One dominant characteristic in the history of the municipal museums (...) is the fact that they tend to opt for using buildings of historical and/or artistic interest as containers for the museums (...). From the moment the Municipal Board of Museums and Fine Arts set about its task of giving a more solid shape to the city's museological policy, stress was placed on the need to recover the former Arsenal in the Citadel as the headquarters for the municipal museums (...) [In 1915 the inauguration took place] of the museum complex known as the Art and Archaeology Museums (...).

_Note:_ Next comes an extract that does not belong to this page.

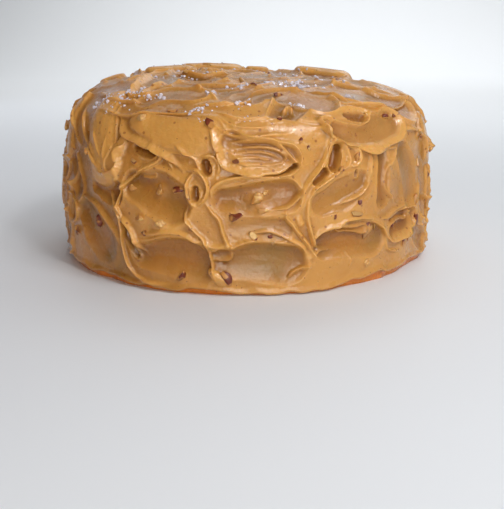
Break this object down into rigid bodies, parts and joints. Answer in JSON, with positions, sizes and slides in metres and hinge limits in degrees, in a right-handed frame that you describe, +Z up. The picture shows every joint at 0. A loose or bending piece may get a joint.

We would like to focus again on the two stages that marked the museological policy arising out of the change to the democratic regime (...). The change began to take shape in the Department of Culture of the pre-democratic City Council, which commissioned a study on the situation of its museums (...). It was the new democratic Council that made the complete content of this study public (...). The proposal for the reform of the municipal museums laid the foundations for a General Plan for museums and complementary activities. This work line facilitated the re-planning of the museums and their greater proximity to the general public, who lived far removed from these institutions, and also opened up channels for co-responsibility by involving the professionals of the museum world in the project.
This period of dynamism was marked by an active policy of temporary exhibitions, the publication of catalogues, guides, posters and popularization material, and the recovery of spaces for cultural use (...).